-- Recorded information --
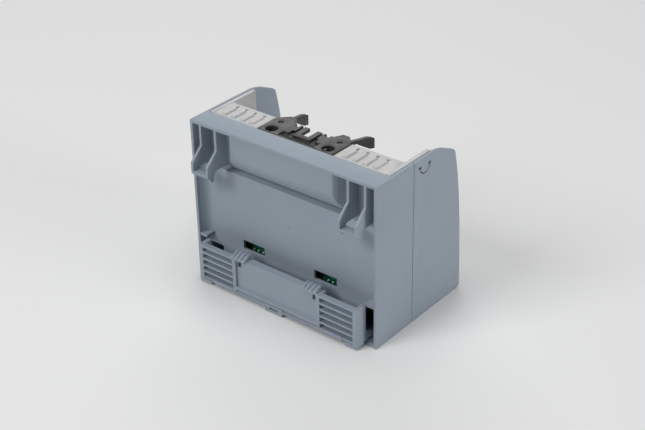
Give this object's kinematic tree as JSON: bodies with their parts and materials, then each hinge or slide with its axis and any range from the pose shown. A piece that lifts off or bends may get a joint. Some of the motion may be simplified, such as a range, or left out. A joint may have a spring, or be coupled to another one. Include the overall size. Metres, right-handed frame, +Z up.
{
  "type": "plc module",
  "caption": "Industrial control module in a blue-grey two-part housing for a DIN rail, with spring terminals, a latched ribbon-cable header and a sliding rail latch.",
  "frame": {"origin": "middle of the footprint on the bottom face, halfway between the housing's front edge and the tips of the rail hooks", "axes": "+Z up as the module hangs on its rail, +Y towards the rail, -Y the front, +X to the left of someone who looks at the rail side"},
  "size_m": [0.0954, 0.0642, 0.0735],
  "materials": {
    "housing": "fine spark texture, blue-grey",
    "terminal_grey": "light grey, satin",
    "header_black": "glass-filled, dull black",
    "chip_black": "moulding compound",
    "contact": "gold plated",
    "steel": "tinned strip",
    "board": "green solder mask",
    "label": "blank white strip",
    "lens": "clear light guide",
    "can": "sleeved capacitor can"
  },
  "bodies": {
    "housing": {"rear_shell": "housing", "front_shell": "housing", "label_strip": "label", "light_guide": "lens", "latch_end_left": "housing", "latch_flexure_left": "housing", "latch_end_right": "housing", "latch_flexure_right": "housing", "header_body": "header_black", "contact_row_lower": "contact", "contact_row_upper": "contact", "terminal_block_left": "terminal_grey", "clamp_cage_left_1": "steel", "clamp_cage_left_2": "steel", "clamp_cage_left_3": "steel", "clamp_cage_left_4": "steel", "terminal_block_right": "terminal_grey", "clamp_cage_right_1": "steel", "clamp_cage_right_2": "steel", "clamp_cage_right_3": "steel", "clamp_cage_right_4": "steel", "main_board": "board", "logic_board": "board", "board_link": "header_black", "controller_chip": "chip_black", "power_converter": "chip_black", "isolator_1": "chip_black", "isolator_2": "chip_black", "isolator_3": "chip_black", "isolator_4": "chip_black", "filter_capacitor_1": "can", "filter_capacitor_2": "can"},
    "latch": {"latch_slider": "housing"},
    "lever_left": {"header_lever_left": "header_black"},
    "lever_right": {"header_lever_right": "header_black"}
  },
  "joints": [
    {"name": "latch_slide", "type": "slide", "parent": "housing", "child": "latch", "axis": [0, 0, -1], "range_m": [0, 0.003], "stiffness_N_per_m": 1500},
    {"name": "lever_left_hinge", "type": "hinge", "parent": "housing", "child": "lever_left", "pos_m": [0.0161, 0.0059, 0.0685], "axis": [0, 0, 1], "range_deg": [0, 25]},
    {"name": "lever_right_hinge", "type": "hinge", "parent": "housing", "child": "lever_right", "pos_m": [-0.0143, 0.0059, 0.0685], "axis": [0, 0, -1], "range_deg": [0, 25]}
  ]
}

-- Your task --
Scan the listing above. Gather each line that contains the word "bodies".

-- Finished exercise --
Give this object's kinematic tree as JSON: bodies with their parts and materials, then each hinge or slide with its axis and any range from the pose shown. A piece that lifts off or bends may get a joint. Some of the motion may be simplified, such as a range, or left out. A joint may have a spring, or be coupled to another one. Include the overall size. Metres, right-handed frame, +Z up.
  "bodies": {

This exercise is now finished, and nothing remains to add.